Guido Vos: Digitalisation is also a very live issue in the insurance industry. Some time ago, Euler Hermes set up projects that aim to benefit our customers by analysing and implementing the advantages of digitalisation in terms of improved efficiency of internal processes. We believe this trend is externally irreversible. Although we are confident that a majority of customers still want qualified advice, particularly on coverage issues, there are an increasing number, especially among younger customers, who prefer digital solution concepts.
Many companies transfer their risks to a credit insurer to protect against bad debt losses caused by insolvency of a client. Policyholders frequently raise criticism that insurers always reduce their limits when things get serious and the risks increase. How do you respond to this criticism?
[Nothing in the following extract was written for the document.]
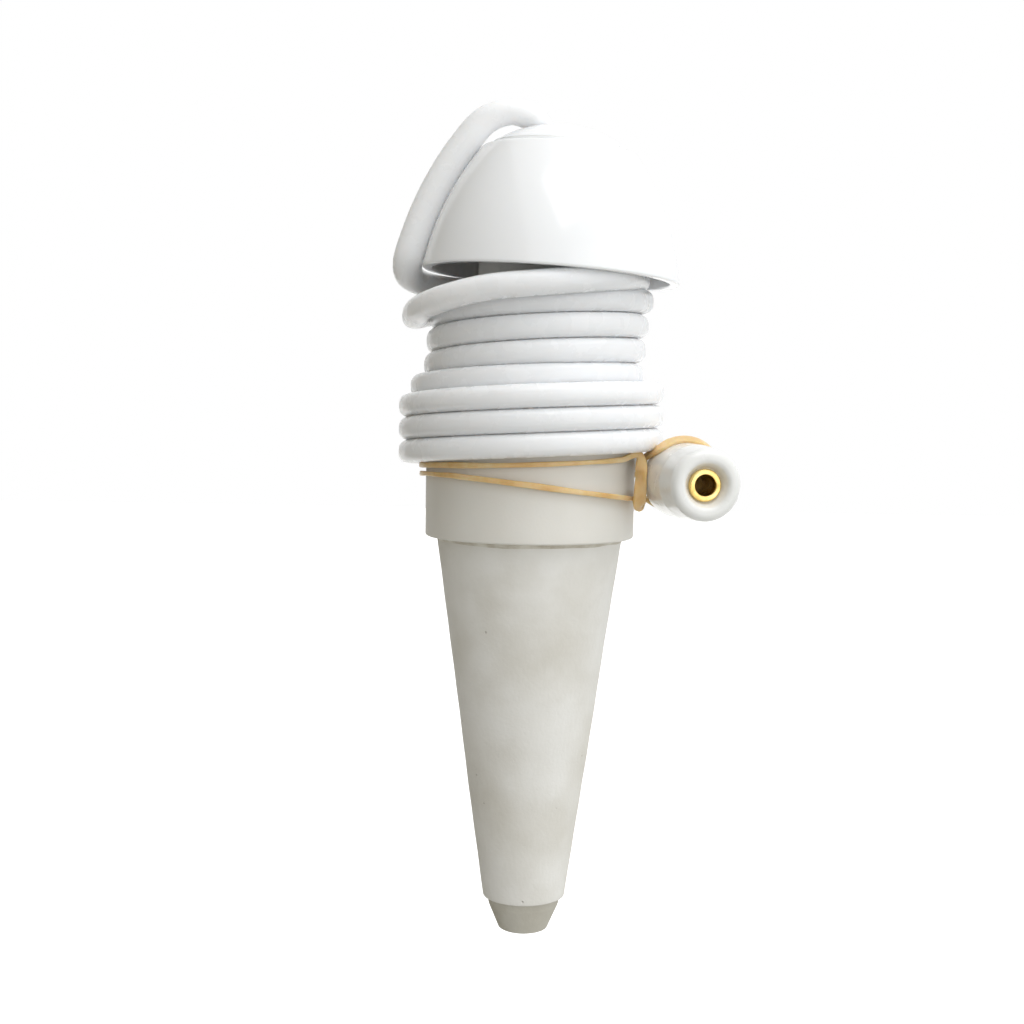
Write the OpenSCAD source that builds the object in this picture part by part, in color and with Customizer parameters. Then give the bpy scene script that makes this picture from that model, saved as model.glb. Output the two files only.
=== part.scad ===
// Self watering spike: a hollow porous clay cone with a bonded collar, a threaded
// cap under a dome, and a soft hose wound round the neck and the collar, which ends
// in a glazed sinker. Millimetres, +Z up, origin at the centre of the collar's
// underside, where the soil line is. The photograph's camera looks along +Y.

/* [Clay cone] */
// Radius that the cone's straight side has at the collar's underside
cone_top_r = 15.25; // [14.9:0.05:15.3]
// Radius of the sharp lip at the cone's lower end
cone_lip_r = 6.8; // [6.5:0.05:7]
// Length of the cone from the collar's underside down to the lip
cone_len = 60.4; // [55:0.2:70]
// Thickness of the fired clay wall
cone_wall = 2.6; // [2:0.1:3]
// Radius of the cone's neck inside the collar
cone_neck_r = 14.6; // [14.3:0.05:14.7]
// Depth of the cone's neck in the collar
cone_neck_len = 9; // [7:0.5:9.5]

/* [Tip plug] */
// Radius of the plug's head where it meets the lip
tip_r = 6.2; // [5.9:0.05:6.4]
// Radius of the plug's flat end
tip_end_r = 3.6; // [3:0.1:3.8]
// Length of the plug's head below the lip
tip_len = 5.6; // [5:0.1:8]
// Radius of the plug's shank inside the cone
tip_shank_r = 3.6; // [3:0.1:4]

/* [Collar] */
// Outer radius of the collar
collar_r = 17.1; // [17:0.05:17.2]
// Height of the collar
collar_h = 22; // [21.8:0.1:22]
// Radius of the collar's upper bore, at the roots of its thread
socket_r = 13.4; // [13.3:0.05:13.5]
// Height of the bead of bonding compound under the collar
bond_h = 1; // [0.8:0.1:1.6]

/* [Thread and washer] */
// Rise of the thread in one turn
thread_pitch = 4; // [3.6:0.1:4.4]
// How far each thread ridge stands out
thread_depth = 0.9; // [0.7:0.05:1]
// Radial and axial play of the cap's plug in the collar
thread_play = 0.3; // [0.2:0.05:0.35]
// Thickness of the sealing washer
washer_t = 1.2; // [1:0.1:1.3]

/* [Cap] */
// Lean of the dome to the right, in degrees
cap_lean = 3.5; // [0:0.5:4]
// Tip of the dome to the back, in degrees
cap_tip = 1; // [0:0.5:1.5]
// How far the soft neck is pushed to the right at the dome's rim
cap_push = 2.8; // [1.5:0.1:3]
// Height of the rim's centre above the collar's underside
rim_z = 42.2; // [42:0.1:42.5]
// Outer radius of the neck under the coil
neck_r = 11.5; // [11:0.1:11.6]
// Thickness of the neck's wall
neck_wall = 2.1; // [1.6:0.1:2.4]
// Thickness of the dome's shell
dome_wall = 1.6; // [1.2:0.1:1.8]
// Height of the dome's flat top above its rim
dome_h = 20.1; // [19.8:0.1:20.3]
// Height of the hub's crown above the rim
hub_top = 24.4; // [24.1:0.1:24.7]
// Radius of the ball that the hub's crown is cut from
hub_ball_r = 19; // [18:0.5:20]

/* [Hose] */
// Outer diameter of the hose
hose_d = 4.5; // [4.4:0.05:4.5]
// Radius of the wound turns on the neck, at the hose's middle
turn_neck_r = 15.95; // [15.9:0.05:16]
// Radius of the wound turns on the collar, at the hose's middle
turn_collar_r = 19.65; // [19.6:0.05:19.7]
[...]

Guido Vos: We always take this criticism seriously, even though we are unable to acknowledge it. We want to guarantee an appropriate risk transfer at a reasonable price. The new Euler Hermes products in Germany, which supplement our standard trade credit insurance business, guarantee the customer extended risk transfer. They include extended coverage. This means that customers can depend on existing contracts being covered until delivery even after expiry of the insurance protection. The extension period is contractually agreed and can normally be between ten days and a month. Our customers also continue to benefit from EH Deutschland CAP products. For CAP products, we provide insurance protection for critical risks that have a high probability of default. Risk transfer is based on the risk based pricing model.
Guido Vos has been Executive Head of Risk Underwriting at Euler Hermes Deutschland since October 1, 2016. Before joining Euler Hermes Deutschland, he was the divisional manager and industry head for risk management for business customers at Commerzbank AG.